Alas, este libro de Mijaíl Kuzmín es tan luminoso como anuncia su portada, aunque menos explícito de lo que pudiera sospecharse. Afamado por ser ejemplo pionero de literatura rusa claramente homosexual, publicado en 1905, llegué a él gracias a Wagnerismo, de Alex Ross, que lo menciona como una de las obras de arte de contenido homosexual con inspiración en la obra de Wagner (ciertamente hay una escena en que los personajes discuten una representación de Tannhäuser que acaban de ver, y se trata de una seducción soterrada hacia el protagonista basada en la ‘potencia’ wagneriana). Después me fasciné un poquito con la figura y vida del autor, miembro de la élite artística rusa y soviética, que tuvo una bonita lista de amigos amantes, incluido un ministro del primer gobierno bolchevique.

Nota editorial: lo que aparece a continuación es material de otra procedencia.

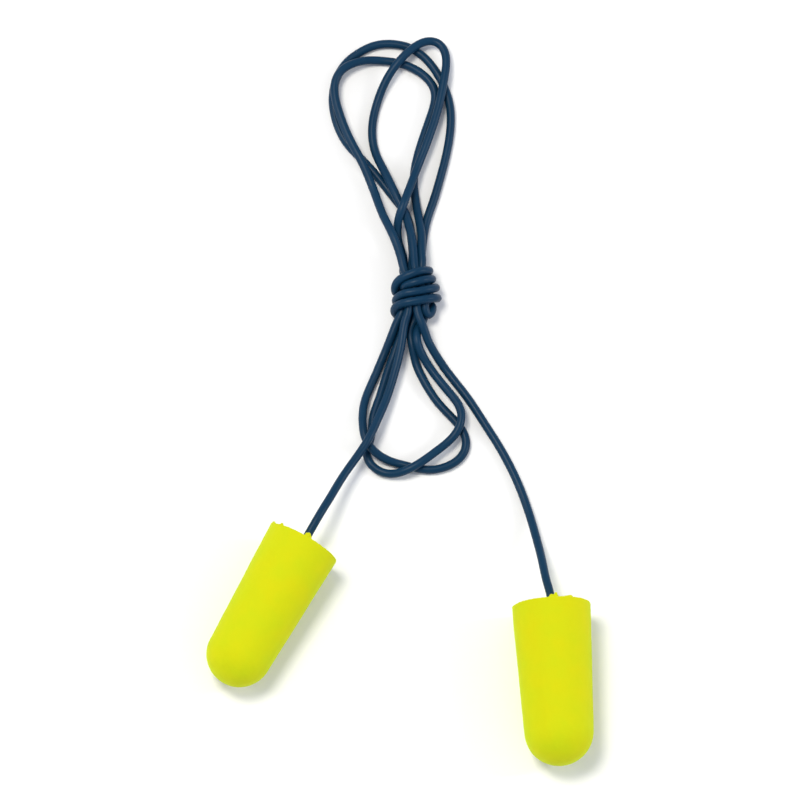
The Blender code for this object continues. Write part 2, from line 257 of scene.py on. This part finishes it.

Pero si en Alas hay un aire que prevalece de la literatura rusa que conozco (poca, desgraciadamente) es el chejoviano. Porque esta alusión a la búsqueda del crecimiento de las alas de Vania (el protagonista), como metáfora sublime de una salida del armario, transcurre en la primavera de Petersburgo, en el verano del Volga, y en Italia, siempre con luz, con calor, con cuitas de amor entre malentendidos a los que añadir con naturalidad pasmosa la amistad masculina (la femenina no sucede pero entre líneas sería adivinable), con sus dramas (uno severo en forma de suicidio de dama no comprendida), y los volubles azares de la familia primero y el grupo después que rodean a Vania, un adolescente espigado y bello que va fluyendo entre escenas hasta consentir que la amante que le busca le consiga, bajo el patrocinio ambos de, cómo no, un profesor común de griego.

El estilo es ligero, evanescente, casi siempre dialogado en escenas que nunca parecen las decisivas. Técnica impresionista, dicen las reseñas con aparente precisión. Cumpliendo lo que decía Joyce de Chéjov:

En las obras de Chéjov, sin embargo, no hay planteamiento ni nudo ni desenlace, y no se va preparando ningún clímax; la acción es un continuo, pues la vida fluye hacia dentro y hacia fuera del escenario sin que nada se resuelva: tenemos la sensación de que todos los personajes han vivido antes de la obra y seguirán viviendo de manera igualmente dramática después

Pero este estilo es una decisión bastante inteligente, ya que por un lado quita gravedad al «elefante en la habitación» y por otro produce un avance de la narración al dejar en elipsis todo aquello que pudiera verse como aparentemente descriptivo o un punto de vista más explicito del narrador. Así, entre escenas de familiares que discuten, pequeños vodeviles en palcos de un teatro, o amigos que visitan de continuo, se cuela una visita aparentemente formativa con el profesor de griego, o incluso una escena en un burdel de chicos, con sus disgustos en forma de despechos e impagos menores. Además, el lenguaje de subtexto es habitual. Así por ejemplo defiende un personaje estudiar la «verdadera gramática» de cada idioma en vez de leer simples «traducciones»:

En lugar de una persona de carne y hueso, que se ríe o se enfada, a quien se puede amar, besar, odiar, en la que se ve la sangre fluir por las venas; en lugar de la belleza natural de un cuerpo desnudo, usted prefiere tener un muñeco sin alma, fabricado casi siempre por las manos de un artesano. Eso es lo que son las traducciones. Y el tiempo que se necesita para aprender la gramática no es mucho. Solo hay que leer, leer y leer. Leer consultando cada palabra en el diccionario es como andar a través de la espesura de un bosque. Y le ofrecería placeres desconocidos.

Hay más ejemplos, y probablemente varios que pasan desapercibidos porque los códigos de reconocimiento actuales han cambiado respecto a la Rusia de 1905.

En este link el traductor de la novela da algunas claves interesantes de la misma: su inserción entre las primeras novelas de contenido homosexual de varias literaturas, sucedidas todas a caballo del cambio de siglo, la opción naturalista pero simbolista del autor, sin drama ni metáforas opresivas (pensemos que una de las primeras novelas de contenido homosexual escrita en su idioma que menciona es Muerte de Venecia, escrita en alemán por Thomas Mann), y el juego de inserción en el entorno y el paisaje que Kuzmín resuelve con facilidad, gracias muy probablemente a ser él también un hombre de mundo, en un círculo de relaciones libre para relacionarse sin represión. El caso es que parece inevitable sentir simpatía por esta pieza leve y breve, pero cuya construcción implacable es evidente al terminarse, que refleja un autor de alma liberada y consciente de la forja del vínculo amoroso (con la figura hoy peculiar del mentor, y, sobre todo, con el tono luminoso y sensual), que se termina en un santiamén, y que en su negación por definición de «ser una novela de tesis» consigue posiblemente más eficacia en el reconocimiento. Eso es el poder del arte, desde luego.